The exhibition Iconoclasm presents a series of large-scale graphite drawings, which depict some of the most dramatic examples of iconoclastic destruction. The attacks on statues document a range of archival sources such as photography, newspaper and televised imagery, illustrating a broad historical and transnational arc. The drawings highlight the long history and international scope of image breaking and feature significant examples of religious, cultural and political destruction. Examples include religiously motivated acts from sixteenth century European Protestant destruction to contemporary Islamic fundamentalism, in addition to politically and culturally motivated acts, such as the 1871 toppling of the Column Vendome in Paris, in which artist Gustav Courbet participated, and against communist statues in Europe and Africa; the cultural revolution in China; removals of colonial statues in the Carribbean, Central and South America; and nationalist uprisings of 1956 in Hungary and Egypt, among others.
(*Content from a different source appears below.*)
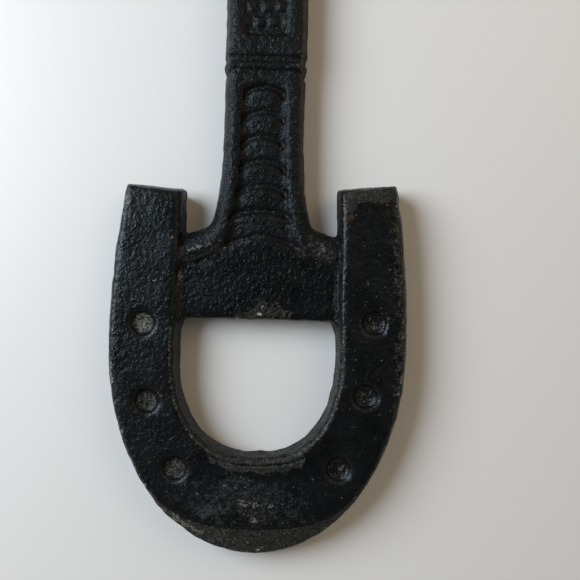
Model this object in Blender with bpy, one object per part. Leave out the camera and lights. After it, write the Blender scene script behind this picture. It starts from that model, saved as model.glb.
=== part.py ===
"""Cast-iron fire hydrant wrench: a horseshoe head, a flat ribbed handle and a pentagon socket ring.

The tool lies flat. X is its width, +Y runs from the horseshoe's toe to the socket ring, and +Z is
up out of the surface it rests on. The origin is at the middle of the base of its bounding box.
The casting is the same above and below its parting plane, which is at half of the head's
thickness, so heights below are given as distances from that plane.
"""

import math

import bmesh
import bpy
from mathutils import Vector

# Overall
LENGTH = 0.400
HEAD_THICKNESS = 0.0150
PARTING_Z = HEAD_THICKNESS / 2
TOE_Y = -LENGTH / 2
GAP = 0.0003  # clearance left between neighbouring solids
SMOOTH_ANGLE = math.radians(35)  # edges sharper than this stay crisp
MITRE_LIMIT = 0.4  # keeps the inset of a sharp corner short
CORNER_STATIONS = 4

# Horseshoe head
HEAD_HALF_WIDTH = 0.0594
HEAD_WIDEST_Y = TOE_Y + 0.0822
ARM_ELLIPSE_LENGTH = 0.1524
ARM_LENGTHS = {-1: (0.1464, 0.1446), 1: (0.1485, 0.1463)}  # side: toe to the tip's outer, inner corner
TIP_Y = TOE_Y + 0.1444
EYE_HALF_WIDTH = 0.0314
EYE_WIDEST_Y = TOE_Y + 0.0814
EYE_BOTTOM_DEPTH = 0.0410
EYE_POWER = 2.4
EYE_HALF_WIDTH_AT_TIP = 0.0302
ARM_STATIONS = 9
TOE_STATIONS = 40

# Draft of the head's walls: (distance from the parting plane, outer inset, inner inset)
HEAD_WALL = ((0.0, 0.0, 0.0), (0.0056, 0.0010, 0.0015), (HEAD_THICKNESS / 2, 0.0022, 0.0027))
TOE_BEVEL_WIDTH = 0.0094
TOE_BEVEL_DROP = 0.0024
TOE_BEVEL_ANGLE = math.radians(46)

# Nail recesses, as (x, y) from the toe's end, with the small offsets of a hand-set pattern
RECESS_RADIUS = 0.0057
RECESS_FLOOR_RADIUS = 0.0043
RECESS_DEPTH = 0.0023
RECESS_STATIONS = 18
RECESSES = (
    (-0.0453, 0.0912),
    (-0.0430, 0.0607),
    (-0.0310, 0.0344),
    (0.0459, 0.0938),
    (0.0431, 0.0648),
    (0.0332, 0.0360),
)

# Web plate between the arms
WEB_EDGE_Y = TOE_Y + 0.0938
WEB_CREST_Y = TOE_Y + 0.1262
WEB_CORNER_RADIUS = 0.0028
WEB_SIDE_HEIGHT = 0.011  # how far below the crest the arch meets the arms
WEB_ARCH_SLOPE = 0.447
WEB_ARCH_ROUNDING = 0.006
ARCH_STATIONS = 24
WEB_LEVELS = ((0.0, 0.0), (0.0033, 0.0003), (0.0042, 0.0012))  # (height, inset)
ARCH_CLEARANCE = 1.1 * GAP  # between the web's arch and the shank

# Shank
SHANK_TOP_Y = TOE_Y + 0.1925
FLOOR_HEIGHT_TOP = 0.0046
FLOOR_HEIGHT_WEB = 0.0035
BAND_LENGTH = 0.0066
BAND_HEIGHT = 0.0060
BAND_OVERHANG = 0.0012  # how far the band runs in under each rib
BAND_HOLLOW = 0.0034
BAND_STATIONS = 12

# The shank's ribs, which follow a path that runs down, bends outwards and meets the arm
RIB_X = 0.0122
RIB_HEIGHT = 0.0064
RIB_HEIGHT_LOSS = 0.12  # share of the height that is lost towards the arm
RIB_INNER_WIDTH = 0.0044
RIB_INNER_WIDTH_AT_ARM = 0.0036
RIB_OUTER_WIDTH = 0.0038
RIB_OUTER_WIDTH_AT_ARM = 0.0079
RIB_SPREAD = 0.0029  # how far the path moves outwards before it bends
RIB_SPREAD_START = 0.45
RIB_FLARE_START = 0.80
RIB_FLARE_AT_BEND = 0.165
RIB_FLARE_RATE = 1.13  # gained over the bend, where it stops at 1
RIB_FLARE_AT_ARM = 0.90
RIB_BEND_START_Y = TOE_Y + 0.1321
RIB_BEND_RADIUS = 0.0110
RIB_BEND_ANGLE = math.radians(70)
RIB_STATIONS = 9
RIB_CREST = (  # (offset as a share of that side's width, share of the height), foot to foot
    (-1.00, 0.00),
    (-1.00, 0.55),
    (-0.78, 0.92),
    (-0.48, 1.00),
    (0.12, 1.00),
    (0.40, 0.91),
    (0.78, 0.50),
    (1.00, 0.00),
)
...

As a means to bring together a diverse segment of the population to experience and discuss how communities relate to art and symbols in public space, Durant worked closely with Library Street Collective to establish community partners and place a selection of drawings in key locations throughout Metro Detroit. This presentation in public space allows vulnerability of the works and the possibility of interference in ways rarely seen in contemporary art today. The use of drawing reflects upon the ephemeral nature of art and challenges the indelible perception of historical events. The works exhibited in the gallery space carry the potential for registered markings of dialogue with the community through engagement and physical interventions upon the artworks.
Durant’s drawings are a reminder of the notion of a living history, reflecting humanity’s need to celebrate and commemorate, as well as the compulsion to destroy symbols of a past that conflict with a specific dominant world view. Given the global current rise in political polarization, religious extremism and nationalism, this work presents a critical opportunity to explore humanity’s relationship with the symbols of the past and how to address them as society changes.